• [WRITTEN TASK]: Repeat all of the material exactly as given.
### AVAILABLE DATA ###
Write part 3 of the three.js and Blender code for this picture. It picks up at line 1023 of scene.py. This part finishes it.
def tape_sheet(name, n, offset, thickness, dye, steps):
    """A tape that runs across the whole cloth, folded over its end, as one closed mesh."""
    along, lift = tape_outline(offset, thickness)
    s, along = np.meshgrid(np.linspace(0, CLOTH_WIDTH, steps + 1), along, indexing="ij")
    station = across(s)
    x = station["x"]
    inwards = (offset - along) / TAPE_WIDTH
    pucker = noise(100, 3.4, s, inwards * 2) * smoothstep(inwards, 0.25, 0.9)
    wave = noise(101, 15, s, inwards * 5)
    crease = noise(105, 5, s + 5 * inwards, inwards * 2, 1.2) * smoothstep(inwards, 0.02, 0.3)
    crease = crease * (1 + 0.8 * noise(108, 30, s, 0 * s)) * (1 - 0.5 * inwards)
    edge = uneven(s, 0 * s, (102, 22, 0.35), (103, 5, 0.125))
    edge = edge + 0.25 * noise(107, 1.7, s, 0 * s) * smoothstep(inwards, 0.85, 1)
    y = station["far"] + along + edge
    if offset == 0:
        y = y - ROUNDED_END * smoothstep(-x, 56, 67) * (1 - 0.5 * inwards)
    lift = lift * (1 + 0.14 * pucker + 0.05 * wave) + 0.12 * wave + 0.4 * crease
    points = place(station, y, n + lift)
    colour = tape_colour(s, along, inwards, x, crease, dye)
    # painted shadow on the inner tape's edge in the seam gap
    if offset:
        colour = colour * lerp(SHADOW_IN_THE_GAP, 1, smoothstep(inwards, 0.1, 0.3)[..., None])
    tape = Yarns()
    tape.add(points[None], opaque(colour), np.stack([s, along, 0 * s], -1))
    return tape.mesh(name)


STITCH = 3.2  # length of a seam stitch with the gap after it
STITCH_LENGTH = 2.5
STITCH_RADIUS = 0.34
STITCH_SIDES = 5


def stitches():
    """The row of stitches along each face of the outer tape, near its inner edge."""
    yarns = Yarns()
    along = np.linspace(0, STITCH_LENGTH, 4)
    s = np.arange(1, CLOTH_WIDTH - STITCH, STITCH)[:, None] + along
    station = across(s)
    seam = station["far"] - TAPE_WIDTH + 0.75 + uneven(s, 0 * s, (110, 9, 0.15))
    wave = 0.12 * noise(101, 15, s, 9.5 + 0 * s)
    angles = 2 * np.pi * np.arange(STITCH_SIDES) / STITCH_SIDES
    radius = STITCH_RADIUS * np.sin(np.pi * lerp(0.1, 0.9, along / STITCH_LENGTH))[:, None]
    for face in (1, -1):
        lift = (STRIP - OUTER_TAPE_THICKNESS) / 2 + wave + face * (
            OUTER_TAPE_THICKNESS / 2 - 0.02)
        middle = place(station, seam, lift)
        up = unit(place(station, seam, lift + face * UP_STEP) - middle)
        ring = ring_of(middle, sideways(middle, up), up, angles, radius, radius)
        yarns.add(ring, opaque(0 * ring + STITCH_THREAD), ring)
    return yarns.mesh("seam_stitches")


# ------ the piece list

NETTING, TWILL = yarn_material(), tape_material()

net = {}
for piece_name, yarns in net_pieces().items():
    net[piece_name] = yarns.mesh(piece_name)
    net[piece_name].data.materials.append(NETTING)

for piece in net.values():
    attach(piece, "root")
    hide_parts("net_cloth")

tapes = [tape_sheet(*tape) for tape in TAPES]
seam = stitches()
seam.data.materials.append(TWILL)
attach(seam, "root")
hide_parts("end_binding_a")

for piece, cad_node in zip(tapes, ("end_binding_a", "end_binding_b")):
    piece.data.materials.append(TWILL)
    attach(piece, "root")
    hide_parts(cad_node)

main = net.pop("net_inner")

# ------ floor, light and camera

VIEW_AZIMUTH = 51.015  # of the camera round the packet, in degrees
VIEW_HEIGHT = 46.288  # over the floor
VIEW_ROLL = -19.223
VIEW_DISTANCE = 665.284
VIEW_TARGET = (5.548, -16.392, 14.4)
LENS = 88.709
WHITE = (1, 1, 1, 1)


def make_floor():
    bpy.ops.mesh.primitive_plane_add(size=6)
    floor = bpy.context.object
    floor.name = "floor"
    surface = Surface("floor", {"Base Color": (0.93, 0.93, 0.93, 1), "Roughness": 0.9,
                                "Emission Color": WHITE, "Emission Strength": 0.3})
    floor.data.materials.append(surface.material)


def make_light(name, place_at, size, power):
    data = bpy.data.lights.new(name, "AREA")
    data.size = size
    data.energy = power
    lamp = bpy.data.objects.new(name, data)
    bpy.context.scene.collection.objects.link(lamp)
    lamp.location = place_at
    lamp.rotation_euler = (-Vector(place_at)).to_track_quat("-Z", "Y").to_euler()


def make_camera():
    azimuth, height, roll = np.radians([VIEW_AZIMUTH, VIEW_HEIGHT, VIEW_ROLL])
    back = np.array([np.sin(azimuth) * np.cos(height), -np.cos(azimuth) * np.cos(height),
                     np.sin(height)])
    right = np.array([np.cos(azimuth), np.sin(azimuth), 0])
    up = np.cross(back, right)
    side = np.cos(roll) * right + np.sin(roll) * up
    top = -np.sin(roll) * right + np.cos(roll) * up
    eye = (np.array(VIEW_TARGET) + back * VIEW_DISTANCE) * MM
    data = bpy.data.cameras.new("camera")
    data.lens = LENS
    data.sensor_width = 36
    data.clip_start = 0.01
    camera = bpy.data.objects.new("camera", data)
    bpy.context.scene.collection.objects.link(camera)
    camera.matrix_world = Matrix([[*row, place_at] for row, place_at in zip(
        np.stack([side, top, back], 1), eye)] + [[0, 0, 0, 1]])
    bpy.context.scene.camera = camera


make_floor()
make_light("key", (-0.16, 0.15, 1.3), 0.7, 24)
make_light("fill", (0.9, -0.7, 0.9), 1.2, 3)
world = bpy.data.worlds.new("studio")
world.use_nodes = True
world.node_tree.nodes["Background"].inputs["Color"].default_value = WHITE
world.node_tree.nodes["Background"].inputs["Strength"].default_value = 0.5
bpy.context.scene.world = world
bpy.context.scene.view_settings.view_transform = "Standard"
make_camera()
###
• [CORRECT RESPONSE]:
Write part 3 of the three.js and Blender code for this picture. It picks up at line 1023 of scene.py. This part finishes it.
def tape_sheet(name, n, offset, thickness, dye, steps):
    """A tape that runs across the whole cloth, folded over its end, as one closed mesh."""
    along, lift = tape_outline(offset, thickness)
    s, along = np.meshgrid(np.linspace(0, CLOTH_WIDTH, steps + 1), along, indexing="ij")
    station = across(s)
    x = station["x"]
    inwards = (offset - along) / TAPE_WIDTH
    pucker = noise(100, 3.4, s, inwards * 2) * smoothstep(inwards, 0.25, 0.9)
    wave = noise(101, 15, s, inwards * 5)
    crease = noise(105, 5, s + 5 * inwards, inwards * 2, 1.2) * smoothstep(inwards, 0.02, 0.3)
    crease = crease * (1 + 0.8 * noise(108, 30, s, 0 * s)) * (1 - 0.5 * inwards)
    edge = uneven(s, 0 * s, (102, 22, 0.35), (103, 5, 0.125))
    edge = edge + 0.25 * noise(107, 1.7, s, 0 * s) * smoothstep(inwards, 0.85, 1)
    y = station["far"] + along + edge
    if offset == 0:
        y = y - ROUNDED_END * smoothstep(-x, 56, 67) * (1 - 0.5 * inwards)
    lift = lift * (1 + 0.14 * pucker + 0.05 * wave) + 0.12 * wave + 0.4 * crease
    points = place(station, y, n + lift)
    colour = tape_colour(s, along, inwards, x, crease, dye)
    # painted shadow on the inner tape's edge in the seam gap
    if offset:
        colour = colour * lerp(SHADOW_IN_THE_GAP, 1, smoothstep(inwards, 0.1, 0.3)[..., None])
    tape = Yarns()
    tape.add(points[None], opaque(colour), np.stack([s, along, 0 * s], -1))
    return tape.mesh(name)


STITCH = 3.2  # length of a seam stitch with the gap after it
STITCH_LENGTH = 2.5
STITCH_RADIUS = 0.34
STITCH_SIDES = 5


def stitches():
    """The row of stitches along each face of the outer tape, near its inner edge."""
    yarns = Yarns()
    along = np.linspace(0, STITCH_LENGTH, 4)
    s = np.arange(1, CLOTH_WIDTH - STITCH, STITCH)[:, None] + along
    station = across(s)
    seam = station["far"] - TAPE_WIDTH + 0.75 + uneven(s, 0 * s, (110, 9, 0.15))
    wave = 0.12 * noise(101, 15, s, 9.5 + 0 * s)
    angles = 2 * np.pi * np.arange(STITCH_SIDES) / STITCH_SIDES
    radius = STITCH_RADIUS * np.sin(np.pi * lerp(0.1, 0.9, along / STITCH_LENGTH))[:, None]
    for face in (1, -1):
        lift = (STRIP - OUTER_TAPE_THICKNESS) / 2 + wave + face * (
            OUTER_TAPE_THICKNESS / 2 - 0.02)
        middle = place(station, seam, lift)
        up = unit(place(station, seam, lift + face * UP_STEP) - middle)
        ring = ring_of(middle, sideways(middle, up), up, angles, radius, radius)
        yarns.add(ring, opaque(0 * ring + STITCH_THREAD), ring)
    return yarns.mesh("seam_stitches")


# ------ the piece list

NETTING, TWILL = yarn_material(), tape_material()

net = {}
for piece_name, yarns in net_pieces().items():
    net[piece_name] = yarns.mesh(piece_name)
    net[piece_name].data.materials.append(NETTING)

for piece in net.values():
    attach(piece, "root")
    hide_parts("net_cloth")

tapes = [tape_sheet(*tape) for tape in TAPES]
seam = stitches()
seam.data.materials.append(TWILL)
attach(seam, "root")
hide_parts("end_binding_a")

for piece, cad_node in zip(tapes, ("end_binding_a", "end_binding_b")):
    piece.data.materials.append(TWILL)
    attach(piece, "root")
    hide_parts(cad_node)

main = net.pop("net_inner")

# ------ floor, light and camera

VIEW_AZIMUTH = 51.015  # of the camera round the packet, in degrees
VIEW_HEIGHT = 46.288  # over the floor
VIEW_ROLL = -19.223
VIEW_DISTANCE = 665.284
VIEW_TARGET = (5.548, -16.392, 14.4)
LENS = 88.709
WHITE = (1, 1, 1, 1)


def make_floor():
    bpy.ops.mesh.primitive_plane_add(size=6)
    floor = bpy.context.object
    floor.name = "floor"
    surface = Surface("floor", {"Base Color": (0.93, 0.93, 0.93, 1), "Roughness": 0.9,
                                "Emission Color": WHITE, "Emission Strength": 0.3})
    floor.data.materials.append(surface.material)


def make_light(name, place_at, size, power):
    data = bpy.data.lights.new(name, "AREA")
    data.size = size
    data.energy = power
    lamp = bpy.data.objects.new(name, data)
    bpy.context.scene.collection.objects.link(lamp)
    lamp.location = place_at
    lamp.rotation_euler = (-Vector(place_at)).to_track_quat("-Z", "Y").to_euler()


def make_camera():
    azimuth, height, roll = np.radians([VIEW_AZIMUTH, VIEW_HEIGHT, VIEW_ROLL])
    back = np.array([np.sin(azimuth) * np.cos(height), -np.cos(azimuth) * np.cos(height),
                     np.sin(height)])
    right = np.array([np.cos(azimuth), np.sin(azimuth), 0])
    up = np.cross(back, right)
    side = np.cos(roll) * right + np.sin(roll) * up
    top = -np.sin(roll) * right + np.cos(roll) * up
    eye = (np.array(VIEW_TARGET) + back * VIEW_DISTANCE) * MM
    data = bpy.data.cameras.new("camera")
    data.lens = LENS
    data.sensor_width = 36
    data.clip_start = 0.01
    camera = bpy.data.objects.new("camera", data)
    bpy.context.scene.collection.objects.link(camera)
    camera.matrix_world = Matrix([[*row, place_at] for row, place_at in zip(
        np.stack([side, top, back], 1), eye)] + [[0, 0, 0, 1]])
    bpy.context.scene.camera = camera


make_floor()
make_light("key", (-0.16, 0.15, 1.3), 0.7, 24)
make_light("fill", (0.9, -0.7, 0.9), 1.2, 3)
world = bpy.data.worlds.new("studio")
world.use_nodes = True
world.node_tree.nodes["Background"].inputs["Color"].default_value = WHITE
world.node_tree.nodes["Background"].inputs["Strength"].default_value = 0.5
bpy.context.scene.world = world
bpy.context.scene.view_settings.view_transform = "Standard"
make_camera()